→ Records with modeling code
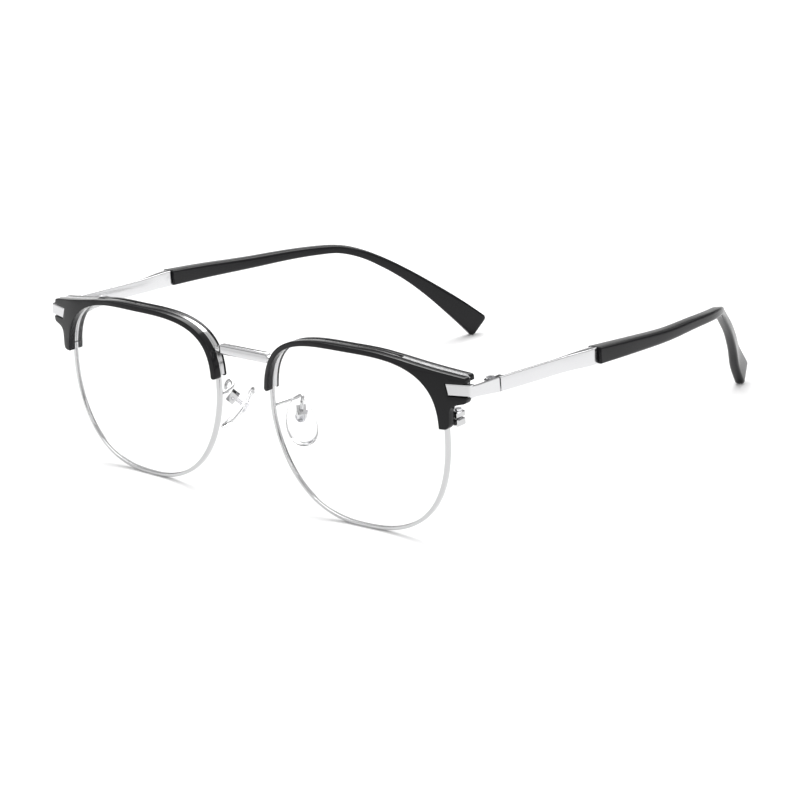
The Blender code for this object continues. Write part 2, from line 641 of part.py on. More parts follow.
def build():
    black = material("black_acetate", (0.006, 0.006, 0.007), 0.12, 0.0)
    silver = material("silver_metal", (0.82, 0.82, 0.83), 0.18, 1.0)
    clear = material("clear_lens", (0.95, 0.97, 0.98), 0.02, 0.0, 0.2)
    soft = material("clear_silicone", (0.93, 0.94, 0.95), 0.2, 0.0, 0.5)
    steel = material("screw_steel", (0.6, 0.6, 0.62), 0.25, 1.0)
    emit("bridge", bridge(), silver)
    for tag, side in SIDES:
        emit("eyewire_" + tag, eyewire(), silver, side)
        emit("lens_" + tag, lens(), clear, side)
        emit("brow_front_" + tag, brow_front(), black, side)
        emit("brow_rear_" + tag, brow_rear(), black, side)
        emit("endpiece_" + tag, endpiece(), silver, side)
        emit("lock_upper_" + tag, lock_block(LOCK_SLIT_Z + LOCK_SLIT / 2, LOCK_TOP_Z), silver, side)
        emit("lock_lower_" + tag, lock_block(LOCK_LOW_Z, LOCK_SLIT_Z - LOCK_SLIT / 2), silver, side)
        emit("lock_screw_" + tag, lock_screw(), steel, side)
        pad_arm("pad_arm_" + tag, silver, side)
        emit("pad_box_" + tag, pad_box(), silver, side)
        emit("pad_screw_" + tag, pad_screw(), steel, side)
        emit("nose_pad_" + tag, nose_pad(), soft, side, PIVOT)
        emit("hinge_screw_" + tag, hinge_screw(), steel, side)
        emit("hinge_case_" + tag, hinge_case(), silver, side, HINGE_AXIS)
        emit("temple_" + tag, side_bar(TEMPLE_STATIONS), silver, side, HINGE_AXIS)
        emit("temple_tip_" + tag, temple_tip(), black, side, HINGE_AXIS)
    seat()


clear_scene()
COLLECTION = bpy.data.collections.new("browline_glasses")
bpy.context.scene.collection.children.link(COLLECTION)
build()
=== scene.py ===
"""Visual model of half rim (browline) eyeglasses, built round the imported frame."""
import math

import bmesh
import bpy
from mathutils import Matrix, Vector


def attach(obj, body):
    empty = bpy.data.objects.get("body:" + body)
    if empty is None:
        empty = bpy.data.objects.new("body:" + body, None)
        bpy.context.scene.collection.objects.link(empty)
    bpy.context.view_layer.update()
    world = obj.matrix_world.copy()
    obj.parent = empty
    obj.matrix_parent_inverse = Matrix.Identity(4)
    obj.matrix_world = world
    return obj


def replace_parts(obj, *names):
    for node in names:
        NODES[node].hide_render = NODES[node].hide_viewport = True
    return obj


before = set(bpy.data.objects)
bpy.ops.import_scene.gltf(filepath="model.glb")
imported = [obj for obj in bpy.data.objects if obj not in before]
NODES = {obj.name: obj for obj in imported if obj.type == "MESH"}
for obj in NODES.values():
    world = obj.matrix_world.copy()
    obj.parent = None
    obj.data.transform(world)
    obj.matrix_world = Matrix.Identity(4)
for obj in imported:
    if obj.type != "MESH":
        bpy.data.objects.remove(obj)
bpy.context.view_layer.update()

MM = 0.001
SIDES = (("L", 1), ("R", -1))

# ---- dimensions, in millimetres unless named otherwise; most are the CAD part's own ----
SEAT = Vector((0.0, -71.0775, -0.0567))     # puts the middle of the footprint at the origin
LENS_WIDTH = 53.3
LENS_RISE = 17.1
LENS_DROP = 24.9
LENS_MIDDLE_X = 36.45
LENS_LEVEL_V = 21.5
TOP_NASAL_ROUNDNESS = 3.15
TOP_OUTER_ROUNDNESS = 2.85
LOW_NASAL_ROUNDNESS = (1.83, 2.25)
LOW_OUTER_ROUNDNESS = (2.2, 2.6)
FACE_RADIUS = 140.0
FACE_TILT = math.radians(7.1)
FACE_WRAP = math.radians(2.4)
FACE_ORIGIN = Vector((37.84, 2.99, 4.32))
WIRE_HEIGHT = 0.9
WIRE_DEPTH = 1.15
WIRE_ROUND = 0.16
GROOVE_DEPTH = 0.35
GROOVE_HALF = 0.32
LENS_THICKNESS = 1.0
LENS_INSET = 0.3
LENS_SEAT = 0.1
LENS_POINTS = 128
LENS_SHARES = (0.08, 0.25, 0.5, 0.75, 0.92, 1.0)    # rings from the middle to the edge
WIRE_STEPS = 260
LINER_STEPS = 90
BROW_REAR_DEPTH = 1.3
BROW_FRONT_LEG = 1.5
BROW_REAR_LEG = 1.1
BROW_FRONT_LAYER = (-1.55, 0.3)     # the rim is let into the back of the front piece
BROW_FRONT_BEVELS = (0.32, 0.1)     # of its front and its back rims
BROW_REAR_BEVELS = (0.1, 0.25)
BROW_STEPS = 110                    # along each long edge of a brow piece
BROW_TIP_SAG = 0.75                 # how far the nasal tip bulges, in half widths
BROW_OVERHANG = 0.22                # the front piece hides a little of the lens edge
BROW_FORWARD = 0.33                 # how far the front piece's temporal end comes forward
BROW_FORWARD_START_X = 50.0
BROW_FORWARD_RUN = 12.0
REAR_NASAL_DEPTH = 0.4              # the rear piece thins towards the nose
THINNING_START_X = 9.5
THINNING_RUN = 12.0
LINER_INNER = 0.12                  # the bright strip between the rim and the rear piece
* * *
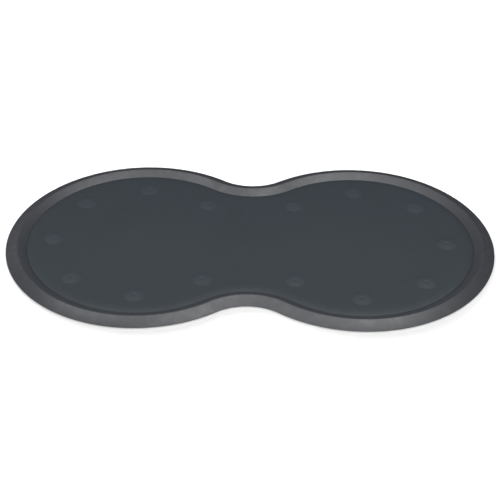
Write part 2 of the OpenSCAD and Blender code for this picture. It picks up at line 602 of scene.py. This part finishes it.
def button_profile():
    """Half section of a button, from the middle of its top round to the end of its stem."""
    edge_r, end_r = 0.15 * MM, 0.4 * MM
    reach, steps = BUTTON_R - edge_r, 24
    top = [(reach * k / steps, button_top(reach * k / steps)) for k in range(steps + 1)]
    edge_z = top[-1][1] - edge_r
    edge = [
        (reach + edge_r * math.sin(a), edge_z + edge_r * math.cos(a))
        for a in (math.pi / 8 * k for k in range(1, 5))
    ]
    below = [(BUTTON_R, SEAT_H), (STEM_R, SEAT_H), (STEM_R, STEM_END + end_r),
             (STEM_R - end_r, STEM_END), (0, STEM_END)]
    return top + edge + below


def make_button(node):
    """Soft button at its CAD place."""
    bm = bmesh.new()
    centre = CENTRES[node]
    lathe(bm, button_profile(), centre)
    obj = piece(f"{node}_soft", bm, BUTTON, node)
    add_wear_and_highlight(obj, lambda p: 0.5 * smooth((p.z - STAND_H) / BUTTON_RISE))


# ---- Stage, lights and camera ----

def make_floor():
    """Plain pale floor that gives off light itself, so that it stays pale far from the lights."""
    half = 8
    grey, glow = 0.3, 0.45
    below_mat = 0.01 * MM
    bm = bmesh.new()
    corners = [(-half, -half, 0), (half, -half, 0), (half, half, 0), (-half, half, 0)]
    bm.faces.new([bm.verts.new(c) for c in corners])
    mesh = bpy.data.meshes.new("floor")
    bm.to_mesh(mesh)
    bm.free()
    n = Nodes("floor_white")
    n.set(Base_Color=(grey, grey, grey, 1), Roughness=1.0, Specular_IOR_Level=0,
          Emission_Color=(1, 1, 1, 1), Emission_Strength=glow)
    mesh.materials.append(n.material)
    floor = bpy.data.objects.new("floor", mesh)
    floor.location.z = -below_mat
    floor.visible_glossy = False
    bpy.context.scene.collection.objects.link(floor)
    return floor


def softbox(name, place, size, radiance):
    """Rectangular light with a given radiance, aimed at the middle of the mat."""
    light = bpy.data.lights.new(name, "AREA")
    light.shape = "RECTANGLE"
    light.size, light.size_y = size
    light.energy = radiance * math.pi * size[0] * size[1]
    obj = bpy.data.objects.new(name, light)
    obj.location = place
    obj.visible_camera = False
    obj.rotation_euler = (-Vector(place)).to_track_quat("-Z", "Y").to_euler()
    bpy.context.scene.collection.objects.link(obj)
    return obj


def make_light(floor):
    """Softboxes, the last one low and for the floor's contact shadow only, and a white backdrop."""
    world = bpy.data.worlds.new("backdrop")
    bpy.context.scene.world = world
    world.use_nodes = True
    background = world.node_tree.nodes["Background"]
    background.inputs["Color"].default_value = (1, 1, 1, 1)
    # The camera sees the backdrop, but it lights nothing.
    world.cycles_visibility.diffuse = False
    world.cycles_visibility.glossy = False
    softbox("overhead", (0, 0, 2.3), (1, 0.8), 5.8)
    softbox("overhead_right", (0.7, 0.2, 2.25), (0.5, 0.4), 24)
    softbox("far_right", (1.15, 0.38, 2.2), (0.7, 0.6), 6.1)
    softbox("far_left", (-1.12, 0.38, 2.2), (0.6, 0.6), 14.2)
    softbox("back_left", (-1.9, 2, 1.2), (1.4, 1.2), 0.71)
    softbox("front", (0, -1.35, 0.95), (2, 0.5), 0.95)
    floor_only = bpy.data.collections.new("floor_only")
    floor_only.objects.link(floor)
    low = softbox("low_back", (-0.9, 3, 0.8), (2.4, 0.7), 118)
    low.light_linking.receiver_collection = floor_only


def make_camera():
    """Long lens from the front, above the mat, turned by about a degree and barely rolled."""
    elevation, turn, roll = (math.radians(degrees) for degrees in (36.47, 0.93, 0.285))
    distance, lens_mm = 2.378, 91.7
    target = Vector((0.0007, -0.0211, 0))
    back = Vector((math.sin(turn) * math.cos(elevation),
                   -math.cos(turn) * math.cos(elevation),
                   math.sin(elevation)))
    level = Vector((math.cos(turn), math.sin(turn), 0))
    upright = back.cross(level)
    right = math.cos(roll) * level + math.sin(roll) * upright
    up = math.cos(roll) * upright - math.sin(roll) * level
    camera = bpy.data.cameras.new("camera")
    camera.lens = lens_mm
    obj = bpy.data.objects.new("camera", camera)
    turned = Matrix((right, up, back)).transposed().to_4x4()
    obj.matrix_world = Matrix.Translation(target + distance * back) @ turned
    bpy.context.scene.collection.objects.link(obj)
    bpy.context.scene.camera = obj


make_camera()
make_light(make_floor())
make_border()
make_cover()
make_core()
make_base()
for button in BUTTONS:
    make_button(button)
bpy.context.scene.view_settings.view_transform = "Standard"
--
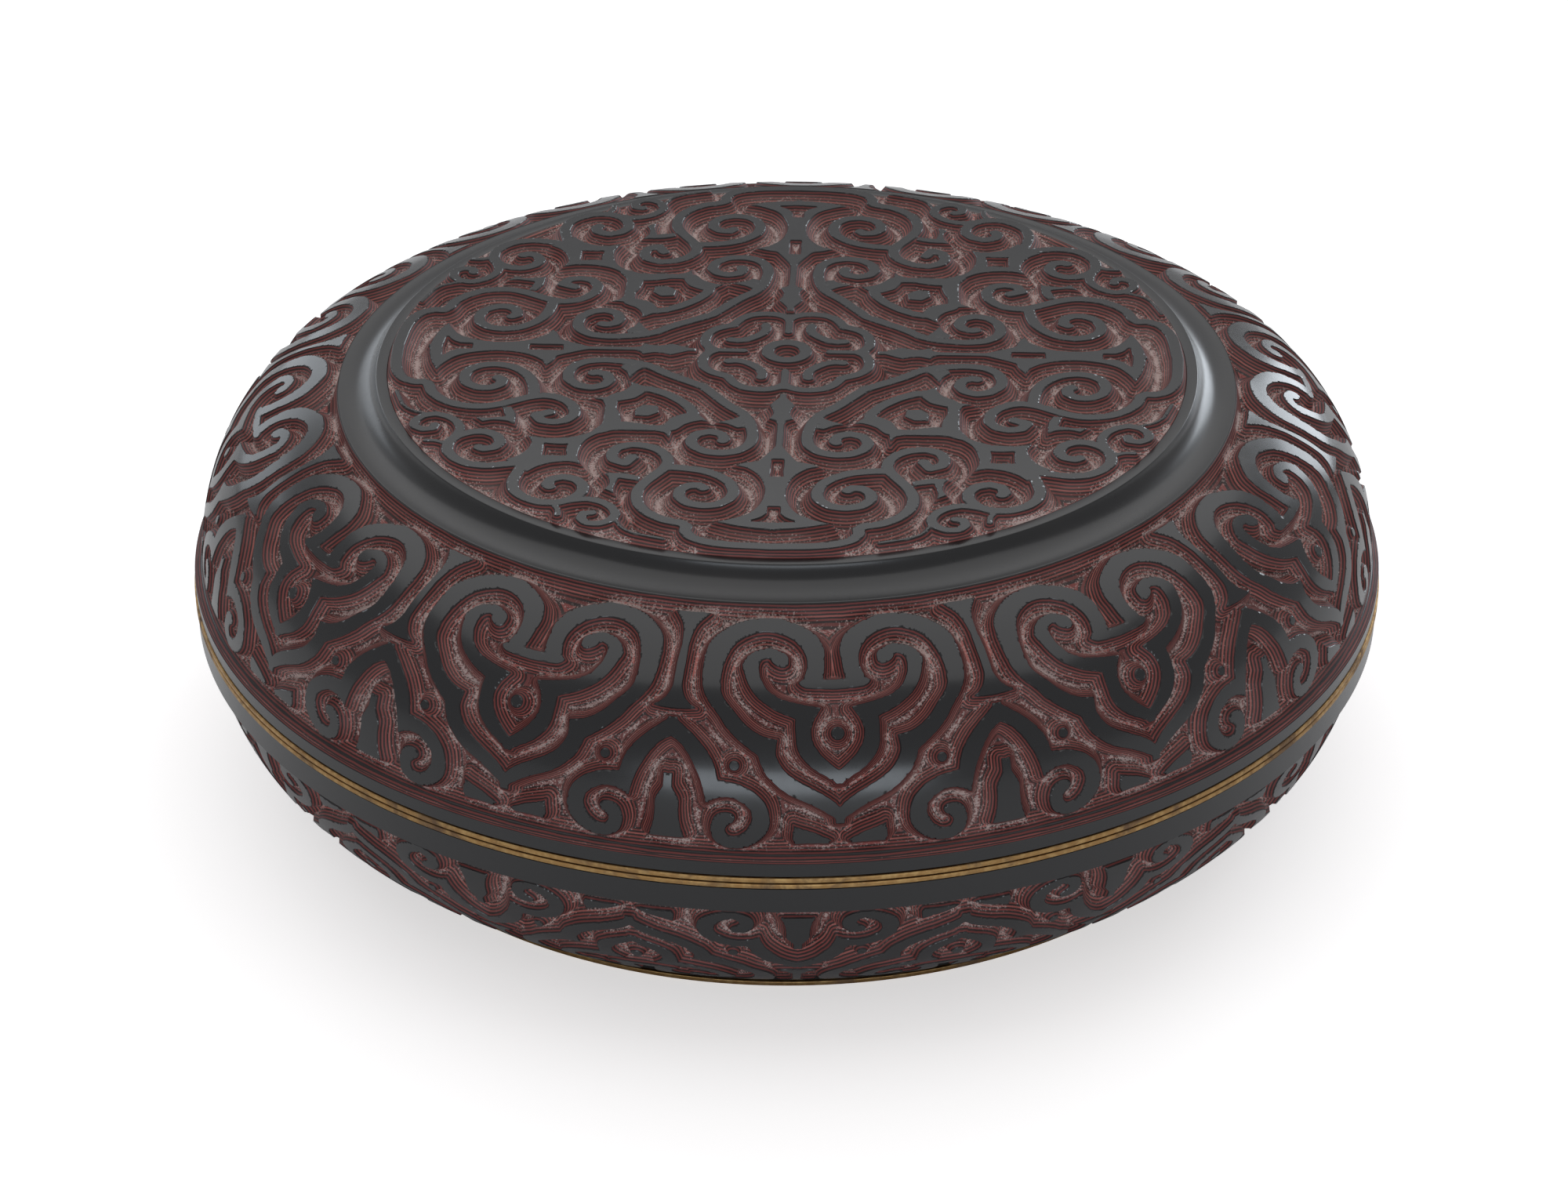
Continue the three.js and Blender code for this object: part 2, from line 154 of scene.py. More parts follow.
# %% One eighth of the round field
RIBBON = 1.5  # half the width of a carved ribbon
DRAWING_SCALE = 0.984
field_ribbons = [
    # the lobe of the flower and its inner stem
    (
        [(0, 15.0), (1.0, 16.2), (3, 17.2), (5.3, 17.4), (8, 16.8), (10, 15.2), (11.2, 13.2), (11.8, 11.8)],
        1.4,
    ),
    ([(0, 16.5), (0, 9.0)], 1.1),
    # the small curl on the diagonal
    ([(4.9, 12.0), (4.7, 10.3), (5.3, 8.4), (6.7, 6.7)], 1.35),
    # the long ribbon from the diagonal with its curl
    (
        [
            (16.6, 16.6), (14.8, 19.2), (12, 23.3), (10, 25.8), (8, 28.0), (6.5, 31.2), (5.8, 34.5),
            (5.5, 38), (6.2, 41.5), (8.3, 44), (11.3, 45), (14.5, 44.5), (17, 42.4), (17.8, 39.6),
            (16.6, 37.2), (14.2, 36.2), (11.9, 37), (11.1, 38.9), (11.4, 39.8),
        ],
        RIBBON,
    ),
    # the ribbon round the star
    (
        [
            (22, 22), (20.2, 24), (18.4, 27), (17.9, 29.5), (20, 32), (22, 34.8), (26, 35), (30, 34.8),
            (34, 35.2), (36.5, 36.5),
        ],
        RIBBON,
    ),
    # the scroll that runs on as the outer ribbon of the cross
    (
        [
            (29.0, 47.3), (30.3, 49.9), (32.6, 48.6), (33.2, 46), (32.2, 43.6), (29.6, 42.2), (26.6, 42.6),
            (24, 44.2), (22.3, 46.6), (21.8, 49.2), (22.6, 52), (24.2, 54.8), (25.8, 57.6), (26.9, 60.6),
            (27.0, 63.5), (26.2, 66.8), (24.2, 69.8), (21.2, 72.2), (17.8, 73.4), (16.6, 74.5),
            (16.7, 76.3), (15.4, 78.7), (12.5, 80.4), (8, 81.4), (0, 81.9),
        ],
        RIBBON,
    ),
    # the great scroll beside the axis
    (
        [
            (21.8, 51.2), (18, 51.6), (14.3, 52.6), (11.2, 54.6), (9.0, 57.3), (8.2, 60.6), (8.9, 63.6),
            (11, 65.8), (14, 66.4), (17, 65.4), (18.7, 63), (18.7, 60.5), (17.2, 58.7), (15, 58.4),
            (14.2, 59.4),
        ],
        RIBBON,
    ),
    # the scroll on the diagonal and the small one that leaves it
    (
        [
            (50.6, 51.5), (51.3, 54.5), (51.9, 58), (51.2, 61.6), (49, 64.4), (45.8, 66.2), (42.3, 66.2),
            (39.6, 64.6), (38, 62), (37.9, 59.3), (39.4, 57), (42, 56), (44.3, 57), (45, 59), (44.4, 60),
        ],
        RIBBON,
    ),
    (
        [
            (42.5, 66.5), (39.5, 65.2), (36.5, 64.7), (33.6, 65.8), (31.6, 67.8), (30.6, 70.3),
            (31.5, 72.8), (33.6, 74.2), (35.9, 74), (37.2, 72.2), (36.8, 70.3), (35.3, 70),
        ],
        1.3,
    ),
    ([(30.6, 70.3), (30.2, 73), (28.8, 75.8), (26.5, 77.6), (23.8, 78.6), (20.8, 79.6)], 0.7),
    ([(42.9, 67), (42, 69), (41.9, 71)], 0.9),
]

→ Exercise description
Find each line holding the word "type" and copy it.

→ Answer for the task
NODES = {obj.name: obj for obj in imported if obj.type == "MESH"}
    if obj.type != "MESH":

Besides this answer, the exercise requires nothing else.